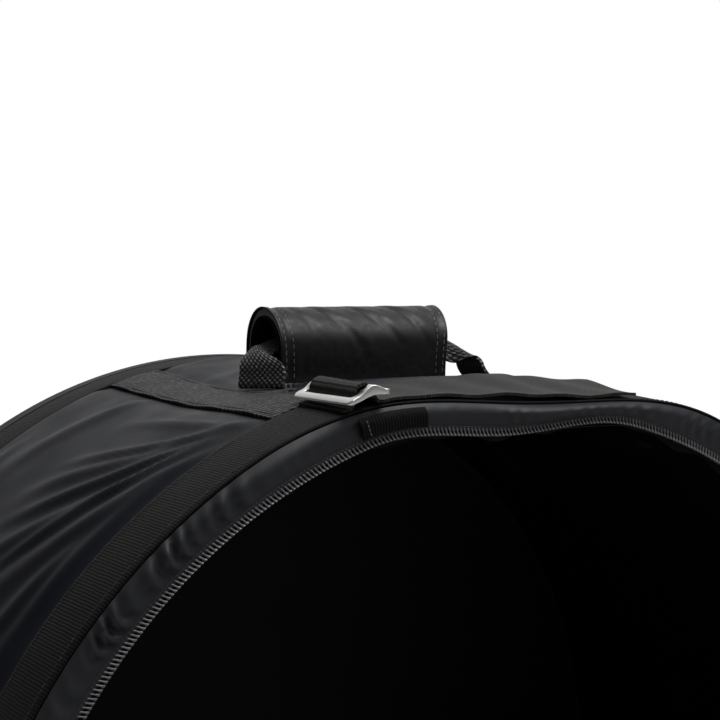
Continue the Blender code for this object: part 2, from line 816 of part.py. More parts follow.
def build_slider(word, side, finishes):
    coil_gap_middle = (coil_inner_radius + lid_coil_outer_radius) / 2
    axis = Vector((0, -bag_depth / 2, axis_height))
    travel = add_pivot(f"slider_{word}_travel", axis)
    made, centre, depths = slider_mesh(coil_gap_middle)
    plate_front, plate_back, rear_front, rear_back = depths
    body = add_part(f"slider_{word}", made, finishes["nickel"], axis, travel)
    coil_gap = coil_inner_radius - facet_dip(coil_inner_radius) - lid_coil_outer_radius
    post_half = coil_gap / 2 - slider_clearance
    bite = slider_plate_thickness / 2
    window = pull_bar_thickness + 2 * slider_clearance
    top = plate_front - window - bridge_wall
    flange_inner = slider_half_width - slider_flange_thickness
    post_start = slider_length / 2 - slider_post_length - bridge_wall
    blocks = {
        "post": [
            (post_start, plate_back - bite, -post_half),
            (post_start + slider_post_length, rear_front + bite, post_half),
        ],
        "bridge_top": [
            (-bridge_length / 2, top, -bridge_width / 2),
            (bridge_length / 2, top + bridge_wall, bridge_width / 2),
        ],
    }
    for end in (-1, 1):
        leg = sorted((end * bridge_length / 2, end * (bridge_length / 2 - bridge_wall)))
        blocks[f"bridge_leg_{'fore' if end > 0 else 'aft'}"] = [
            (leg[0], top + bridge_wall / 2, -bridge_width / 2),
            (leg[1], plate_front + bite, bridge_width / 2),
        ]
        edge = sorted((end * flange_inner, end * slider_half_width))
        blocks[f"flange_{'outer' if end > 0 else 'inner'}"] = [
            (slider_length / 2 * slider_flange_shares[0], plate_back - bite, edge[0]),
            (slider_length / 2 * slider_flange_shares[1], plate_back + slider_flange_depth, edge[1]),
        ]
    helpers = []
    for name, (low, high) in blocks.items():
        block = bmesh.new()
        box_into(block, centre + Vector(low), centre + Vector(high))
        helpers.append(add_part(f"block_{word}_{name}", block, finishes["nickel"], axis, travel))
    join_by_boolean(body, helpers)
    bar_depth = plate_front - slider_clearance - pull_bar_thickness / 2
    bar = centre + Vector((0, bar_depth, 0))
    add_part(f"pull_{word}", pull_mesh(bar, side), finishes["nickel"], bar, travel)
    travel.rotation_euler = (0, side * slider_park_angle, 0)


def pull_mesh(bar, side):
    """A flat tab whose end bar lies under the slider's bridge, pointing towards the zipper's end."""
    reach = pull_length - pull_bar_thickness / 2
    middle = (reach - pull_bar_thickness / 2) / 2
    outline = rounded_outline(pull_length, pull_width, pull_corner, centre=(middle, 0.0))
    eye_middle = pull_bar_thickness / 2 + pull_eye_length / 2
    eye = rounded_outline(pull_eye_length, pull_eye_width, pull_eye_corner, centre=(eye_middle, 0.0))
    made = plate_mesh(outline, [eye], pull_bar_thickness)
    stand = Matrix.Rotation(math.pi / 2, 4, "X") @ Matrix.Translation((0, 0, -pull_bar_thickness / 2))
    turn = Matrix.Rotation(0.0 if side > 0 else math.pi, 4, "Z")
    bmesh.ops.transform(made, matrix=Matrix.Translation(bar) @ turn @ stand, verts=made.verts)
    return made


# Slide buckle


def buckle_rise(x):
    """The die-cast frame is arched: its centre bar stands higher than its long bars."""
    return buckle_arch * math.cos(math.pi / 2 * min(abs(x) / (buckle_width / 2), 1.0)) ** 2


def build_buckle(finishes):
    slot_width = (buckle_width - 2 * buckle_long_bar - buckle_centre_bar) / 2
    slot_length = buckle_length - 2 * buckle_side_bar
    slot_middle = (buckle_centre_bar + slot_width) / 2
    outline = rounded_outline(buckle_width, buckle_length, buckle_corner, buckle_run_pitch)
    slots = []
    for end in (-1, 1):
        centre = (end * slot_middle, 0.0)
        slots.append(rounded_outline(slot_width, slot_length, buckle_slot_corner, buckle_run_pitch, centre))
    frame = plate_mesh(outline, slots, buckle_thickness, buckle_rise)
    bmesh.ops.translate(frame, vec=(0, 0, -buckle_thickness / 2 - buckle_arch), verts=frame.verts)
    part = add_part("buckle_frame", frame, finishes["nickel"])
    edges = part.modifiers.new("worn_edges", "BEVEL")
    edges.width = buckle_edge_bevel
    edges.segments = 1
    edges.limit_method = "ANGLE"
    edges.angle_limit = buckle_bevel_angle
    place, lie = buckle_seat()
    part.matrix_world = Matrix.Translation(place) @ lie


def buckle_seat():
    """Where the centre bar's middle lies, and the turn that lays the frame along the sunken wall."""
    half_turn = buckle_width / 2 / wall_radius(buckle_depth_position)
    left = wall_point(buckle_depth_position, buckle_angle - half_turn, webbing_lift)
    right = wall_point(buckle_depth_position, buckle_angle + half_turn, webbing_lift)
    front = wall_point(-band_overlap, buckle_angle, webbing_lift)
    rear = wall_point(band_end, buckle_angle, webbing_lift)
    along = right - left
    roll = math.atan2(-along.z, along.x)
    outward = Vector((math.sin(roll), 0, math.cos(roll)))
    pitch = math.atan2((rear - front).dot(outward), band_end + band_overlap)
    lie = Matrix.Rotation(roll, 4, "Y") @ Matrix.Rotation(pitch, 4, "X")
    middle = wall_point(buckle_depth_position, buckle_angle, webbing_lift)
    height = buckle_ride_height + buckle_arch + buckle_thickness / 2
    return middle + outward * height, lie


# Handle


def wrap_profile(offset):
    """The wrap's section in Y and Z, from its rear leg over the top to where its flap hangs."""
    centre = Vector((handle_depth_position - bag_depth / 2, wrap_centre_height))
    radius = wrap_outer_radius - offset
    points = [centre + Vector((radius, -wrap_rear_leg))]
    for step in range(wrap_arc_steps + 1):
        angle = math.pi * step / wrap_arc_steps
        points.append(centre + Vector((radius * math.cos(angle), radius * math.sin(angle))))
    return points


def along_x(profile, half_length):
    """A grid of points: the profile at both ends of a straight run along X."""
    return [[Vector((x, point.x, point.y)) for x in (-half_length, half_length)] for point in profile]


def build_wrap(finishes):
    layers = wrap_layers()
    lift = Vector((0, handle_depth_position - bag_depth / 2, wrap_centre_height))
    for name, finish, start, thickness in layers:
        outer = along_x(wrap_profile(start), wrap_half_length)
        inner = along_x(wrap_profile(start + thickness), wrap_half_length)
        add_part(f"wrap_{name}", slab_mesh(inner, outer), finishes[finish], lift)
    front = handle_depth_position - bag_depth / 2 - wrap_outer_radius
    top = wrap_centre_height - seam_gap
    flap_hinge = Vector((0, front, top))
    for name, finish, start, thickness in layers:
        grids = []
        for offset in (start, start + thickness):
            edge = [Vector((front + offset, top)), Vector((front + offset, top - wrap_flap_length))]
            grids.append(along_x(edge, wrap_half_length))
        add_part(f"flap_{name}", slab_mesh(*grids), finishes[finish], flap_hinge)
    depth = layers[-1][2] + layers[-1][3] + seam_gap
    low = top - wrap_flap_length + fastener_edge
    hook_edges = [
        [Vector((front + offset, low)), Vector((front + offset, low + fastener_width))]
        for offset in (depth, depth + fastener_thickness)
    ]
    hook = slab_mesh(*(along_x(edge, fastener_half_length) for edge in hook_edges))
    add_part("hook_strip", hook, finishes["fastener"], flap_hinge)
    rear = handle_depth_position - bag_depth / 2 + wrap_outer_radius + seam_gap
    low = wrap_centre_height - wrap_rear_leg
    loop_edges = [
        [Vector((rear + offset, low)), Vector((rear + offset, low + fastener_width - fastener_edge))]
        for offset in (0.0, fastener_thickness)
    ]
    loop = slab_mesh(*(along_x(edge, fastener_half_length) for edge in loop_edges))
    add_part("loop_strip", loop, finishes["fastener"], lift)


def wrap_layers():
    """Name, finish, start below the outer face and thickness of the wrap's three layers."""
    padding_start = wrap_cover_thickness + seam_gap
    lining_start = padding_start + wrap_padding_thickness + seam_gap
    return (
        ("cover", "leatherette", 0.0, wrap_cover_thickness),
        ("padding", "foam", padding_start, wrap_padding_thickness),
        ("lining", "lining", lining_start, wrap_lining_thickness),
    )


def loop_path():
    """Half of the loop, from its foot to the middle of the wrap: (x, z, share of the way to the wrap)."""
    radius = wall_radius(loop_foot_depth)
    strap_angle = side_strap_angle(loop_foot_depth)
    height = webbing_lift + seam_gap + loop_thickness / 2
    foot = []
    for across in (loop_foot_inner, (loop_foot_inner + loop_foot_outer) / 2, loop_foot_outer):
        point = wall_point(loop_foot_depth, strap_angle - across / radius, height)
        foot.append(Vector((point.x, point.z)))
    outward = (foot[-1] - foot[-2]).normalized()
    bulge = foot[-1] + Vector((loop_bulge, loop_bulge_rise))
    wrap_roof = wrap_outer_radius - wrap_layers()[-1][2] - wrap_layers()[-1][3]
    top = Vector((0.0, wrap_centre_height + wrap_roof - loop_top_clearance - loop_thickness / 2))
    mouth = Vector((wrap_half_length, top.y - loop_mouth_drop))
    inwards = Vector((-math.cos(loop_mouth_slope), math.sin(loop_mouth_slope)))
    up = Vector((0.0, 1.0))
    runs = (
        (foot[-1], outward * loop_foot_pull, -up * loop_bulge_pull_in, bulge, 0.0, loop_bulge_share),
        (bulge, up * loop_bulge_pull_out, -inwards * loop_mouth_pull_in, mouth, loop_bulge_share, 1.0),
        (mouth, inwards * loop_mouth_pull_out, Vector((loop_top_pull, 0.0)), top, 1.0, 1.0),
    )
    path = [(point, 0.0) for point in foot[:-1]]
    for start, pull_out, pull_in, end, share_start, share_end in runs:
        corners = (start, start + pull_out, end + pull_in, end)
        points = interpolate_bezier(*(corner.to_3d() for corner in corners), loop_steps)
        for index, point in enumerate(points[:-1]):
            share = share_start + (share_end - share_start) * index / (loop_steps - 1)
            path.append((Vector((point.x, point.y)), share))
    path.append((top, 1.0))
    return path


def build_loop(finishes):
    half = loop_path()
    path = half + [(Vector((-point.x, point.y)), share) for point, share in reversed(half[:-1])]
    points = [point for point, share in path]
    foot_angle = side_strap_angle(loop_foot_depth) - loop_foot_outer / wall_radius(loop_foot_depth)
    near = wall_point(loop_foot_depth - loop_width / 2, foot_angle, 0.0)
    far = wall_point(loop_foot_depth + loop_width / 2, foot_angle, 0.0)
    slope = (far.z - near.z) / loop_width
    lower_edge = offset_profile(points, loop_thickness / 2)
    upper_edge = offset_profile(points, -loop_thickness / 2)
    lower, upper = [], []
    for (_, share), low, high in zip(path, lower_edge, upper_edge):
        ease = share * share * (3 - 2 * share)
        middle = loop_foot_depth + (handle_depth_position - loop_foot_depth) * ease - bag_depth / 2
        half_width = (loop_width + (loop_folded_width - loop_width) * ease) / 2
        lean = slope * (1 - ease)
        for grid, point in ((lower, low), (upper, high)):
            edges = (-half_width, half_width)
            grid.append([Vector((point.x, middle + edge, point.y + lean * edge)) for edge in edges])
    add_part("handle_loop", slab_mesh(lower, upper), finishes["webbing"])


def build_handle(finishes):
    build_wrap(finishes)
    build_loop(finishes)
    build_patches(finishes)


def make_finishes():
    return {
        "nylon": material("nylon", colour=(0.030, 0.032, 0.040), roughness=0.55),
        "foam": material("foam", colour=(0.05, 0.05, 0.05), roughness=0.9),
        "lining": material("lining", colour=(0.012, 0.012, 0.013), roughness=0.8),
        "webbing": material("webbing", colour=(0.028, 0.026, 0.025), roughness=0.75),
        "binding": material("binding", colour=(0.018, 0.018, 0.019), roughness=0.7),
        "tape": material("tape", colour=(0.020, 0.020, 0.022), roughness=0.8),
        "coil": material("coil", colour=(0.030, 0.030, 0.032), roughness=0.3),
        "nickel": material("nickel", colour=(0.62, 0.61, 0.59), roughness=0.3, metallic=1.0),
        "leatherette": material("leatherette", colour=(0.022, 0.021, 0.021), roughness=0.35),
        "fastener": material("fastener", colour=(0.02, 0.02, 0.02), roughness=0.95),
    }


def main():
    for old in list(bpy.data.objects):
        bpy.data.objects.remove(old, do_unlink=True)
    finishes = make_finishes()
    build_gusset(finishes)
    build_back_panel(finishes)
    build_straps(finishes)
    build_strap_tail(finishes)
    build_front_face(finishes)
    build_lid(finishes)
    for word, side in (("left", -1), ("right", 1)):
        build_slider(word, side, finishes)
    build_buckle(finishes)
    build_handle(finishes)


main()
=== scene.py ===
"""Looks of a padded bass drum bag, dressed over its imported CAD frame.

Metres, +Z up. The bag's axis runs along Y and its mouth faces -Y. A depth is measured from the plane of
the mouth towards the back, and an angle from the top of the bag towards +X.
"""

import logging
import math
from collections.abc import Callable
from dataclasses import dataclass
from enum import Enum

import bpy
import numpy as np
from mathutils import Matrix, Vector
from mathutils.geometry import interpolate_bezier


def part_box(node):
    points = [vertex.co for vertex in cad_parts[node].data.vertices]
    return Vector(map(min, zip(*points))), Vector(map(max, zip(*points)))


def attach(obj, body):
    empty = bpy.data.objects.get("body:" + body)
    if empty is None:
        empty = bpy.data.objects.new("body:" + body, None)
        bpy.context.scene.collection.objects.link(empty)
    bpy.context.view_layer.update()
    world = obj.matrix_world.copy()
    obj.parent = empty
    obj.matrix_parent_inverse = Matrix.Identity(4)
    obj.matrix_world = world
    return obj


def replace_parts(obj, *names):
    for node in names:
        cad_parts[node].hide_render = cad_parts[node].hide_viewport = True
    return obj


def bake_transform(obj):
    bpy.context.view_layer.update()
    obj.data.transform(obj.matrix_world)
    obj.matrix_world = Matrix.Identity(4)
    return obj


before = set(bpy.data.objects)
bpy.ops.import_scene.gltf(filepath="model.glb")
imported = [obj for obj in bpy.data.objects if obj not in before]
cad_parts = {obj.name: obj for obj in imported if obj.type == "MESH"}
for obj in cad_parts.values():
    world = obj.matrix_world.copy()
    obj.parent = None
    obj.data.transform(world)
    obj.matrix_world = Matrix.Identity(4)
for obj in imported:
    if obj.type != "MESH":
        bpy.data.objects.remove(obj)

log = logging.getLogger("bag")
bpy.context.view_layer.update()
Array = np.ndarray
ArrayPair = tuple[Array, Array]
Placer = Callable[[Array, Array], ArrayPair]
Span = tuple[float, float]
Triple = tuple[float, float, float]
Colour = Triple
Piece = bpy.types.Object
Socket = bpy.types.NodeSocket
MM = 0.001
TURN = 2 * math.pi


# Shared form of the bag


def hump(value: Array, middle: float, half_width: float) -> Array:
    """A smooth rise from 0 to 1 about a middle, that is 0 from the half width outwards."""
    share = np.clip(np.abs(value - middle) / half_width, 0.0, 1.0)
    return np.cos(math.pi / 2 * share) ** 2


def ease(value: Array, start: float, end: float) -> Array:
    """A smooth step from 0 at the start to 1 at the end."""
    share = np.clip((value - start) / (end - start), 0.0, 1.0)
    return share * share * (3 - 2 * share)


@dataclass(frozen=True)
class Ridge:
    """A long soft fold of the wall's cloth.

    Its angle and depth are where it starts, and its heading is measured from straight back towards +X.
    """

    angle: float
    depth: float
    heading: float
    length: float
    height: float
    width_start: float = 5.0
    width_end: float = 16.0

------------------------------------

All lines in the data that contain the word "context" should be copied.

        bpy.context.scene.collection.objects.link(empty)
    bpy.context.view_layer.update()
    bpy.context.view_layer.update()
bpy.context.view_layer.update()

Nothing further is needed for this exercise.